Three years later, the split was permanent: The moderates left the Southern Baptist Church - or were forced out, as many would say - to form the Cooperative Baptist Fellowship.
"Baptists have lost many thoughtful persons because they thought there was only one way to be a Baptist," says Marshall.
For Walker, it's been a long road. When the split in the church occurred in 1991, he had been with the Baptist Joint Committee only a few years. He remembers how the fundamentalists attempted to squelch the BJC by trying to stack the board, but were ultimately blocked. The fundamentalists retaliated by yanking their funding of the BJC, which had provided roughly 50 percent of the committee's total budget. Today, Walker says he has no regrets about the estrangement. "It was a difficult time," he says. "You never want to lose half your budget, but it was liberating in a sense."
Can the takeover of the SBC be seen as a trial run for strategies that have proven successful on a national political level? Some recent exchanges suggest it's more than likely. The same patterns of manipulation, selective rigidity and power brokering seem to be playing out on the national level.
And what's noteworthy is that the gains in the SBC were not temporary. The fundamentalists, once in office, changed not only the constituency, but also the rules - rules, as with Resolution No. 5, that determined who was seen, heard and had overarching power.
Walker fears that many Baptists have forgotten or ignored the church's history as a proponent of church-state separation. Now, his alma mater, Southern Baptist Seminary, is run by fundamentalists who are working to dissolve church/state boundaries - and who, as with Marshall, want nothing to do with him. The sentiment is mutual, although "heartbreaking."
Seminary study, he says, "was a wonderful part of my life. It had to do with who I turned out to be, and I loved what it was, the freedom, the intellectual challenge that it was, and it's no longer that way … In every class one was free to question what the professor was saying or to disagree with a student - how do you understand the Trinity; how do you understand Christ being holy and human; how does one achieve salvation? There was a true sense that you are engaged in serious scholarship rather than being spoonfed."

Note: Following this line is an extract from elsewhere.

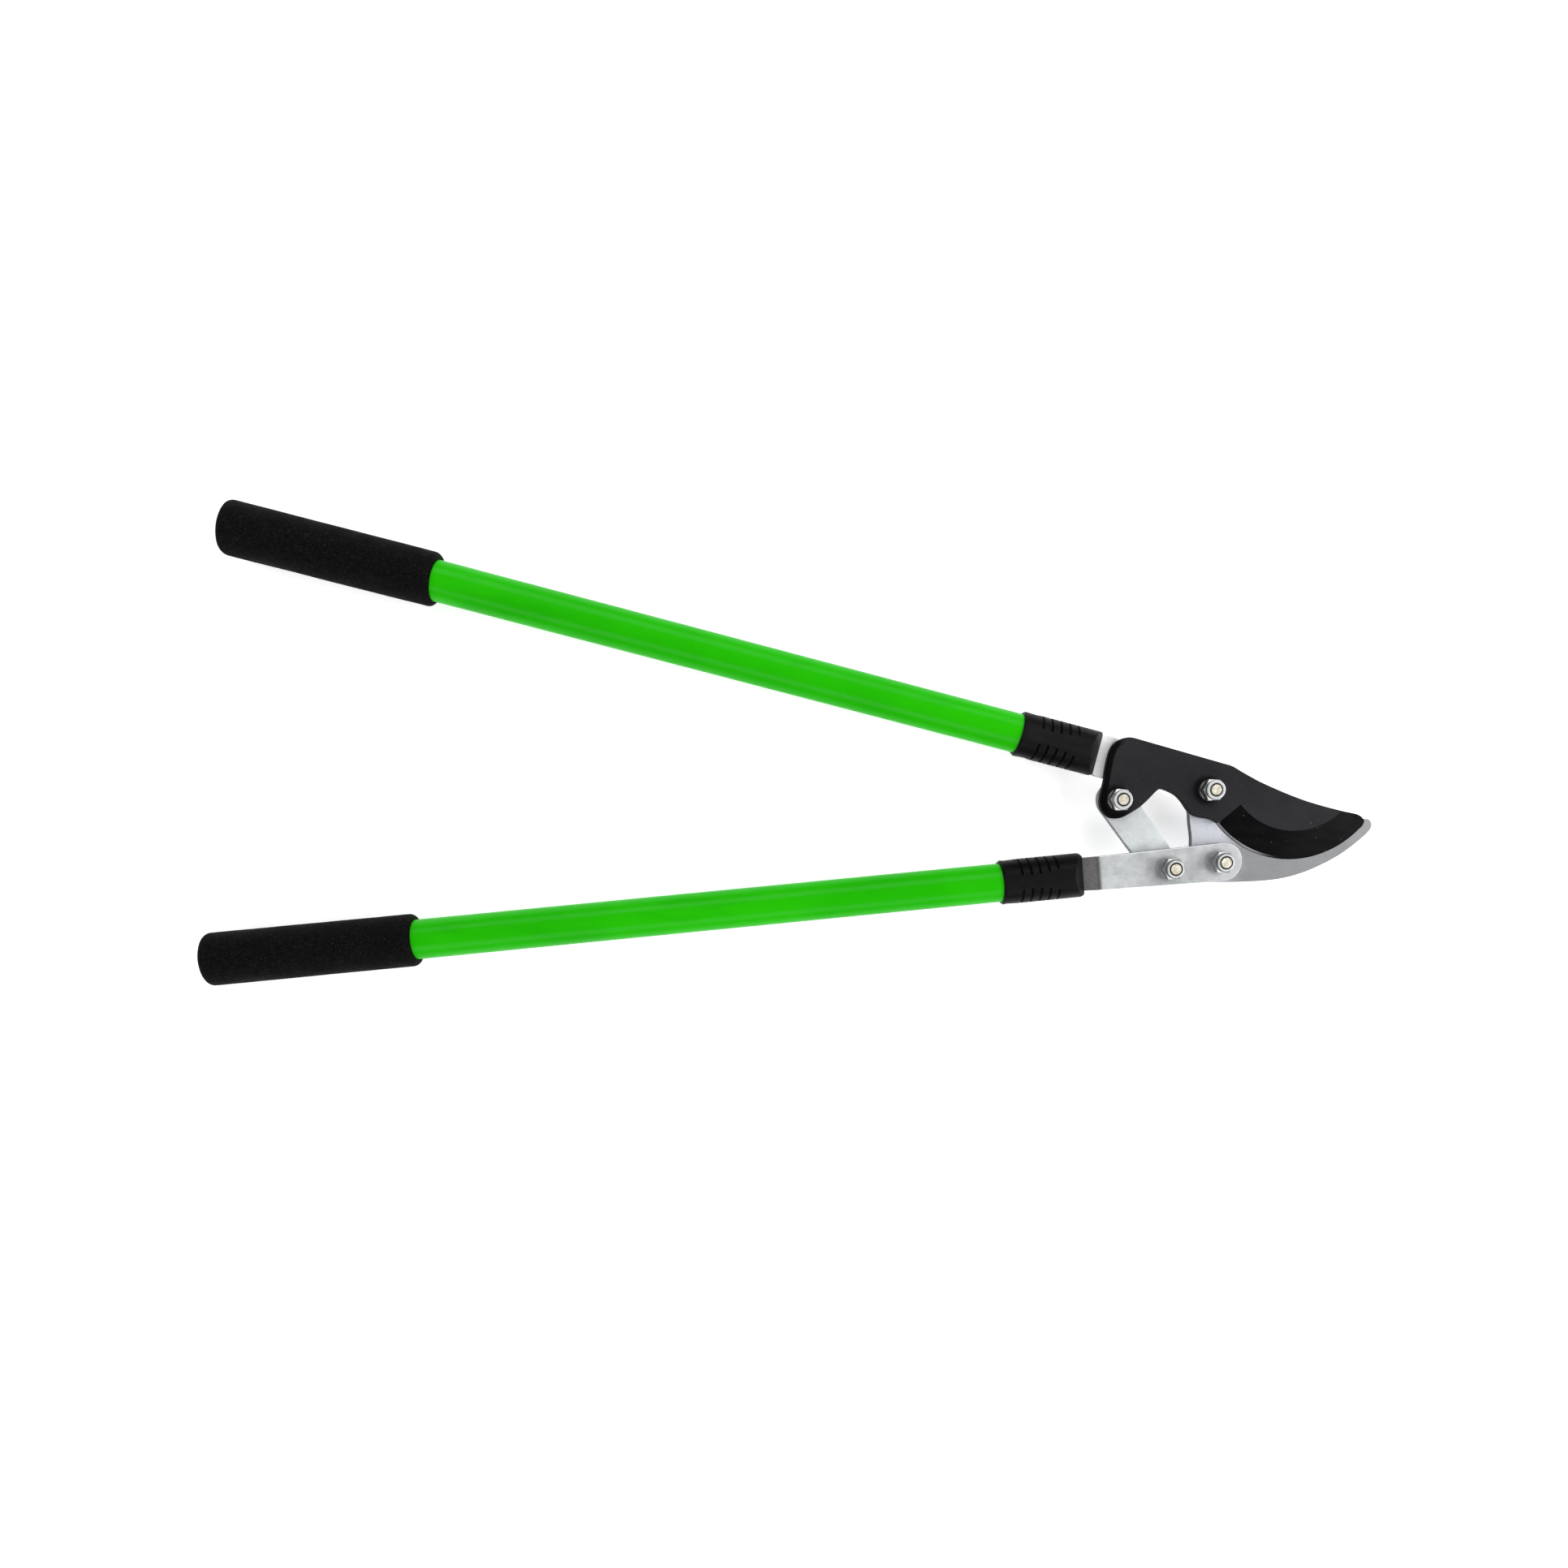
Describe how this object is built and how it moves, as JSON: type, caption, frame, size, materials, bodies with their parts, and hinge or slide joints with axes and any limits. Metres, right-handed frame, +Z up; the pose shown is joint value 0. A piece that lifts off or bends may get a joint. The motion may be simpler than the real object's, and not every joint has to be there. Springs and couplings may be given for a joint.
{
  "type": "bypass loppers",
  "caption": "Long-handled bypass loppers with a compound-action head: curved cutting blade over a hook blade, link plate, tubular handles with foam grips.",
  "frame": {"origin": "main pivot axis on the surface the tool lies on, at the underside of the main pivot's bolt head", "axes": "+Z up, along all four pivot axes; +X along the middle line between the closed handles, towards the blade tip; +Y towards the upper handle, which carries the cutting blade"},
  "size_m": [0.7385, 0.2943, 0.0329],
  "materials": {
    "tube_enamel": "glossy bright green enamel on steel tube",
    "foam_grip": "matt closed-cell foam",
    "moulded_black": "satin moulded plastic",
    "nylon_black": "satin nylon",
    "coated_blade": "dark low-friction coating with a bare ground edge",
    "hook_steel": "matt bare steel",
    "link_steel": "zinc-plated steel",
    "tang_steel": "zinc-plated steel",
    "zinc_steel": "bright zinc plating"
  },
  "bodies": {
    "upper_handle": {"cutting_blade": "coated_blade", "upper_tang": "tang_steel", "upper_tube": "tube_enamel", "upper_grip": "foam_grip", "upper_sleeve": "moulded_black", "upper_end_plug": "moulded_black", "upper_tang_insert": "moulded_black", "upper_cross_pin": "zinc_steel", "main_pivot_bolt": "zinc_steel", "main_pivot_flat_washer": "zinc_steel", "main_pivot_spring_washer": "zinc_steel", "main_pivot_lock_nut": "zinc_steel", "main_pivot_nylon_ring": "nylon_black", "link_pivot_bolt": "zinc_steel", "link_pivot_flat_washer": "zinc_steel", "link_pivot_spring_washer": "zinc_steel", "link_pivot_lock_nut": "zinc_steel", "link_pivot_nylon_ring": "nylon_black"},
    "hook": {"hook_blade": "hook_steel"},
    "link": {"link_plate": "link_steel"},
    "lower_handle": {"lower_tang": "tang_steel", "lower_tube": "tube_enamel", "lower_grip": "foam_grip", "lower_sleeve": "moulded_black", "lower_end_plug": "moulded_black", "lower_tang_insert": "moulded_black", "lower_cross_pin": "zinc_steel", "hook_pivot_bolt": "zinc_steel", "hook_pivot_flat_washer": "zinc_steel", "hook_pivot_spring_washer": "zinc_steel", "hook_pivot_lock_nut": "zinc_steel", "hook_pivot_nylon_ring": "nylon_black", "handle_pivot_bolt": "zinc_steel", "handle_pivot_flat_washer": "zinc_steel", "handle_pivot_spring_washer": "zinc_steel", "handle_pivot_lock_nut": "zinc_steel", "handle_pivot_nylon_ring": "nylon_black"}
  },
  "joints": [
    {"name": "hook_hinge", "type": "hinge", "parent": "upper_handle", "child": "hook", "pos_m": [0, 0, 0.0171], "axis": [0, 0, -1], "range_deg": [0, 40]},
    {"name": "lower_handle_hinge", "type": "hinge", "parent": "hook", "child": "lower_handle", "pos_m": [0.01184, -0.04588, 0.0171], "axis": [0, 0, 1], "range_deg": [0, 70.5]},
    {"name": "link_hinge", "type": "hinge", "parent": "upper_handle", "child": "link", "pos_m": [-0.05987, -0.0109, 0.0171], "axis": [0, 0, -1], "range_deg": [0, 29.8]}
  ],
  "couplings": [
    {"joint": "lower_handle_hinge", "follows": "hook_hinge", "ratio": 1.76},
    {"joint": "link_hinge", "follows": "hook_hinge", "ratio": 0.7423}
  ]
}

At the Cooperative Baptist Fellowship in Florida, state coordinator Carolyn Anderson speaks from her Lakeland office. Like Walker, Anderson is a Christian believer who predicts "some cloudy days in America." She jokes that as a moderate Baptist female she is hated in many circles, but she is personally encouraged by Walker's actions and that of BJC. "I have high regard for Brent," she says "He is a man of great commitment to the separation of church and state issue." Also, like Walker, she is frustrated by the newfound church-state closeness. If government underwrites and streamlines religion, it lessens one's choice to seek God, an issue paramount to Baptists.

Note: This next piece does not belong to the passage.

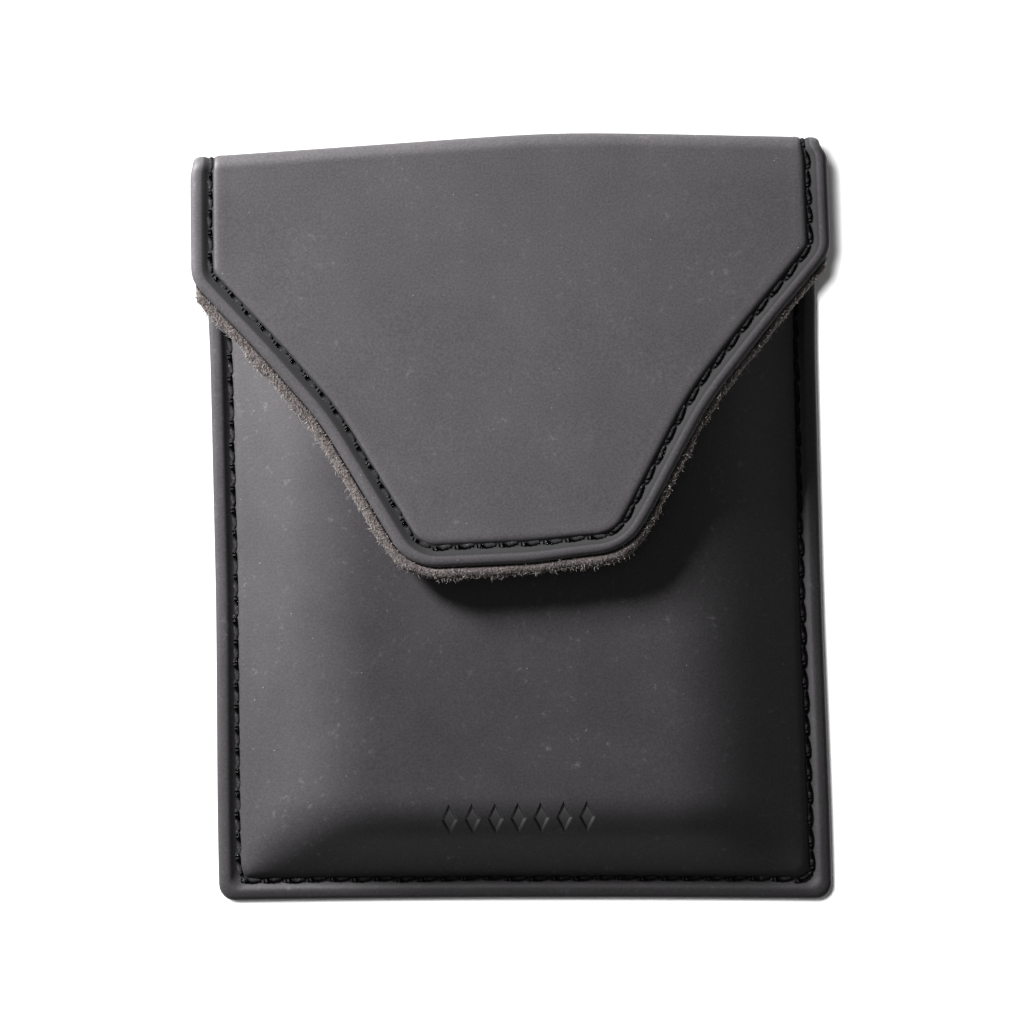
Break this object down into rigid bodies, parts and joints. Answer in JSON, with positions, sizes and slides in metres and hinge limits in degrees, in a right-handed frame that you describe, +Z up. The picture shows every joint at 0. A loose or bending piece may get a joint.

"Everyone [in the Baptists' fundamentalist wing] thinks they're born a Christian, and that loses a little of the impact, as opposed to being baptized by choice," she says. "That's who Baptists are; they've always wanted separation of church and state."

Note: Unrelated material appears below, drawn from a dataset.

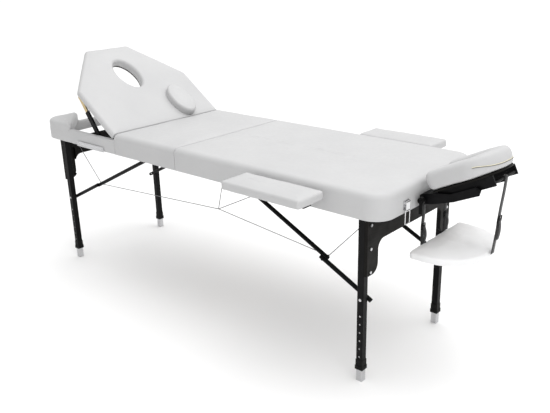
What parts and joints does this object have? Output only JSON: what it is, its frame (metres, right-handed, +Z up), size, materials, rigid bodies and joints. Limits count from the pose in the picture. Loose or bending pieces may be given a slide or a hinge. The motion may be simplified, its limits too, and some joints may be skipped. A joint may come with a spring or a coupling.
{
  "type": "portable treatment bed",
  "caption": "Folding padded treatment bed with a raised backrest, face openings, armrests, a face cradle with an arm shelf, and height-adjustable legs.",
  "frame": {"origin": "on the floor, below the middle of the bounding box", "axes": "+X along the table to the face cradle, +Y to the far side, +Z up"},
  "size_m": [2.1254, 0.924, 0.997],
  "materials": {
    "vinyl": "smooth white artificial leather, soft sheen",
    "frame_wood": "plain beech, satin",
    "panel_black": "black stained plywood, satin",
    "steel_black": "black powder coat",
    "steel_bright": "zinc plated",
    "zinc_yellow": "yellow zinc plated",
    "aluminium": "satin",
    "chrome": "polished",
    "plastic_black": "fine grain",
    "webbing_black": "woven webbing",
    "webbing_grey": "woven webbing"
  },
  "bodies": {
    "head_half": {"head_side_rails": "frame_wood", "head_cross_rails": "frame_wood", "hinge_rail": "steel_black", "head_panel": "panel_black", "middle_pad": "vinyl", "surround_pad": "vinyl", "backrest_hinge": "steel_bright", "prop_feet": "steel_black", "carry_handle_head": "webbing_grey", "cables_head": "steel_bright"},
    "backrest": {"backrest_panel": "panel_black", "backrest_pad": "vinyl", "backrest_hinge_leaf": "steel_bright", "prop_heads": "steel_black"},
    "plug": {"face_plug": "vinyl"},
    "prop_sleeve": {"prop_sleeves": "steel_black"},
    "prop_bar": {"prop_bars": "zinc_yellow"},
    "links": {"fold_links": "steel_bright", "fold_pins": "steel_bright"},
    "foot_half": {"foot_side_rails": "frame_wood", "foot_cross_rails": "frame_wood", "foot_panel": "panel_black", "foot_pad": "vinyl", "carry_handle_foot": "webbing_grey", "latch_plate": "chrome", "cables_foot": "steel_bright"},
    "legs_head": {"leg_tubes_head": "steel_black", "apron_head": "panel_black", "collars_head": "plastic_black", "leg_hardware_head": "steel_bright"},
    "legs_foot": {"leg_tubes_foot": "steel_black", "apron_foot": "panel_black", "collars_foot": "plastic_black", "leg_hardware_foot": "steel_bright"},
    "struts_up_head": {"upper_struts_head": "steel_black"},
    "struts_up_foot": {"upper_struts_foot": "steel_black"},
    "struts_low_head": {"lower_struts_head": "steel_black"},
    "struts_low_foot": {"lower_struts_foot": "steel_black"},
    "cradle_foot": {"cradle_base": "steel_black", "shelf_straps": "webbing_black"},
    "cradle": {"cradle_arm": "steel_black", "cradle_platform": "panel_black", "cradle_cushion": "vinyl"},
    "cam": {"cam_lever": "plastic_black"},
    "shelf": {"shelf_pad": "vinyl"},
    "outer_strap": {"shelf_outer_strap": "webbing_black"},
    "armrest_near": {"armrest_pad_near": "vinyl", "armrest_arm_near": "steel_black"},
    "armrest_far": {"armrest_pad_far": "vinyl", "armrest_arm_far": "steel_black"},
    "latch_lever": {"latch_lever": "chrome"},
    "latch_loop": {"latch_loop": "chrome"},
    "leg_head_near": {"inner_leg_head_near": "aluminium"},
    "button_head_near": {"lock_button_head_near": "steel_bright"},
    "leg_head_far": {"inner_leg_head_far": "aluminium"},
    "button_head_far": {"lock_button_head_far": "steel_bright"},
    "leg_foot_near": {"inner_leg_foot_near": "aluminium"},
    "button_foot_near": {"lock_button_foot_near": "steel_bright"},
    "leg_foot_far": {"inner_leg_foot_far": "aluminium"},
    "button_foot_far": {"lock_button_foot_far": "steel_bright"}
  },
  "joints": [
    {"name": "backrest_tilt", "type": "hinge", "parent": "head_half", "child": "backrest", "pos_m": [-0.53974, 0, 0.664], "axis": [0, 1, 0], "range_deg": [-35.5, 3]},
    {"name": "plug_lift", "type": "slide", "parent": "backrest", "child": "plug", "axis": [0.5807, 0, 0.8141], "range_m": [0, 0.12]},
    {"name": "prop_swing", "type": "hinge", "parent": "head_half", "child": "prop_sleeve", "pos_m": [-0.65774, 0, 0.64], "axis": [0, 1, 0], "range_deg": [-52.82, 6.84]},
    {"name": "prop_extend", "type": "slide", "parent": "prop_sleeve", "child": "prop_bar", "axis": [-0.5814, 0, 0.8136], "range_m": [-0.0487, 0.0064]},
    {"name": "fold_a", "type": "hinge", "parent": "head_half", "child": "links", "pos_m": [-0.14874, 0, 0.616], "axis": [0, 1, 0], "range_deg": [0, 90], "deforming": ["cables_head", "cables_foot"]},
    {"name": "fold_b", "type": "hinge", "parent": "links", "child": "foot_half", "pos_m": [-0.12674, 0, 0.616], "axis": [0, 1, 0], "range_deg": [0, 90]},
    {"name": "legs_head_fold", "type": "hinge", "parent": "head_half", "child": "legs_head", "pos_m": [-0.98174, 0, 0.634], "axis": [0, 1, 0], "range_deg": [-91, 1]},
    {"name": "legs_foot_fold", "type": "hinge", "parent": "foot_half", "child": "legs_foot", "pos_m": [0.70626, 0, 0.634], "axis": [0, 1, 0], "range_deg": [-1, 91]},
    {"name": "struts_up_head_turn", "type": "hinge", "parent": "head_half", "child": "struts_up_head", "pos_m": [-0.32674, 0, 0.634], "axis": [0, 1, 0], "range_deg": [-1, 28]},
    {"name": "struts_up_foot_turn", "type": "hinge", "parent": "foot_half", "child": "struts_up_foot", "pos_m": [0.05126, 0, 0.634], "axis": [0, 1, 0], "range_deg": [-28, 1]},
    {"name": "struts_low_head_turn", "type": "hinge", "parent": "legs_head", "child": "struts_low_head", "pos_m": [-0.98174, 0, 0.311], "axis": [0, 1, 0], "range_deg": [-66, 1]},
    {"name": "struts_low_foot_turn", "type": "hinge", "parent": "legs_foot", "child": "struts_low_foot", "pos_m": [0.70626, 0, 0.311], "axis": [0, 1, 0], "range_deg": [-1, 66]},
    {"name": "cradle_slide", "type": "slide", "parent": "foot_half", "child": "cradle_foot", "axis": [1, 0, 0], "range_m": [0, 0.08]},
    {"name": "cradle_tilt", "type": "hinge", "parent": "cradle_foot", "child": "cradle", "pos_m": [0.82426, 0, 0.64], "axis": [0, -1, 0], "range_deg": [-25.7, 10]},
    {"name": "cam_turn", "type": "hinge", "parent": "cradle_foot", "child": "cam", "pos_m": [0.82426, -0.109, 0.64], "axis": [0, -1, 0], "range_deg": [0, 90]},
    {"name": "shelf_turn", "type": "hinge", "parent": "cradle_foot", "child": "shelf", "pos_m": [0.81926, 0, 0.472], "axis": [0, -1, 0], "range_deg": [-30, 11]},
    {"name": "outer_strap_turn", "type": "hinge", "parent": "cradle", "child": "outer_strap", "pos_m": [1.04249, 0, 0.7317], "axis": [0, -1, 0], "range_deg": [-8, 21]},
    {"name": "armrest_near_slide", "type": "slide", "parent": "foot_half", "child": "armrest_near", "axis": [0, -1, 0], "range_m": [0, 0.08]},
    {"name": "armrest_far_slide", "type": "slide", "parent": "foot_half", "child": "armrest_far", "axis": [0, 1, 0], "range_m": [0, 0.08]},
    {"name": "latch_turn", "type": "hinge", "parent": "foot_half", "child": "latch_lever", "pos_m": [0.81026, -0.172, 0.65], "axis": [0, -1, 0], "range_deg": [0, 100]},
    {"name": "latch_loop_turn", "type": "hinge", "parent": "latch_lever", "child": "latch_loop", "pos_m": [0.81226, -0.172, 0.622], "axis": [0, -1, 0], "range_deg": [0, 90]},
    {"name": "leg_head_near_extend", "type": "slide", "parent": "legs_head", "child": "leg_head_near", "axis": [0, 0, -1], "range_m": [0, 0.155]},
    {"name": "button_head_near_press", "type": "slide", "parent": "leg_head_near", "child": "button_head_near", "axis": [0, 1, 0], "range_m": [0, 0.005], "stiffness_N_per_m": 600},
    {"name": "leg_head_far_extend", "type": "slide", "parent": "legs_head", "child": "leg_head_far", "axis": [0, 0, -1], "range_m": [0, 0.155]},
    {"name": "button_head_far_press", "type": "slide", "parent": "leg_head_far", "child": "button_head_far", "axis": [0, -1, 0], "range_m": [0, 0.005], "stiffness_N_per_m": 600},
    {"name": "leg_foot_near_extend", "type": "slide", "parent": "legs_foot", "child": "leg_foot_near", "axis": [0, 0, -1], "range_m": [0, 0.155]},
    {"name": "button_foot_near_press", "type": "slide", "parent": "leg_foot_near", "child": "button_foot_near", "axis": [0, 1, 0], "range_m": [0, 0.005], "stiffness_N_per_m": 600},
    {"name": "leg_foot_far_extend", "type": "slide", "parent": "legs_foot", "child": "leg_foot_far", "axis": [0, 0, -1], "range_m": [0, 0.155]},
    {"name": "button_foot_far_press", "type": "slide", "parent": "leg_foot_far", "child": "button_foot_far", "axis": [0, -1, 0], "range_m": [0, 0.005], "stiffness_N_per_m": 600}
  ],
  "couplings": [
    {"joint": "prop_swing", "follows": "backrest_tilt", "ratio": 1.4597},
    {"joint": "prop_extend", "follows": "backrest_tilt", "m_per_rad": 0.07701},
    {"joint": "legs_head_fold", "follows": "fold_a", "ratio": -1},
    {"joint": "legs_foot_fold", "follows": "fold_a", "ratio": 1},
    {"joint": "struts_up_head_turn", "follows": "fold_a", "ratio": 0.29166},
    {"joint": "struts_up_foot_turn", "follows": "fold_a", "ratio": -0.29166},
    {"joint": "struts_low_head_turn", "follows": "fold_a", "ratio": -0.70834},
    {"joint": "struts_low_foot_turn", "follows": "fold_a", "ratio": 0.70834},
    {"joint": "shelf_turn", "follows": "cradle_tilt", "ratio": 1},
    {"joint": "outer_strap_turn", "follows": "cradle_tilt", "ratio": -0.65}
  ]
}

She too fears that the dynamics that overturned the SBC in the 1980s have finally hit larger turf. "We keep seeing it relived in a larger constituency."
In Florida, moderate Baptists remain, though in small numbers. The same week Justice Sunday aired, about 250 moderates gathered for a spiritual retreat in Leesburg - but the surrounding politics remain. "Speaking personally, it appears that Dobson, Mohler and those involved in hosting [Justice Sunday] are simply trying to rally the troops to continue in their efforts to turn the country to the right, which includes their very narrow goal of limiting the role of women in society as well as in the church," she says.
If many white moderates resent being depicted as lacking "values," then many African Americans also resist their recent "conservative" or "fundamentalist" labeling.
Emmanuel McCall, who is slated to become the first black leader, or moderator, of the Cooperative Baptist Fellowship, says minorities don't fit neatly into those categories, since the handful of major black Baptist conventions have historically operated separately from the predominantly white Southern Baptist Convention. The soft-spoken pastor moved his church in the direction of the Cooperative Baptist Fellowship once it became clear that a permanent division was taking place at the SBC. In truth, he doesn't see that many differences exist. He maintains that all Baptists embrace the divinity of Jesus, the virgin birth and the authority of the scriptures. Yet McCall has seen the religious right try to exert pressure - especially when they attempt to pigeonhole minorities.
"No, we have not been taken under the wing of the religious right," McCall asserts. "You let an election come up with any issues that affect the black community, regardless whether it's Republicans or Democrats, and we will support what's in the best interest of the black community."
However, he says the Faith-Based Initiative has complicated the political alliances of blacks. The program, intended to give grassroots leaders easier access to federal dollars and support, has placed many minorities in uncomfortable situations.
"When you buy into that program you have to sell your soul," says McCall, a former pastor at the Christian Fellowship Baptist Church in College Park, Ga. "[The initiative] is not paying off like people thought. It's a Republican initiative and there's an understanding you would support them … There are strings attached that may be outspoken or upfront, or subtly and assumed."
As for the separation of church and state, McCall says that should be clear: "They ought to be firmly separated."
Which brings us back to Walker. It doesn't matter if it's Frist and the Family Research Council wrongly suggesting that God has cast a decision on a political matter, or a Colorado senator wanting to deprive federal courts of the ability to oversee Ten Commandment disputes. There is a reason for church-state separation. This is a message he's mastered, and one he continually repeats.
"The best thing government can do for religious liberty is to simply leave it alone," he says. "If any of us are going to be free, then all of us have to be free. This is not a pick-and-choose proposition."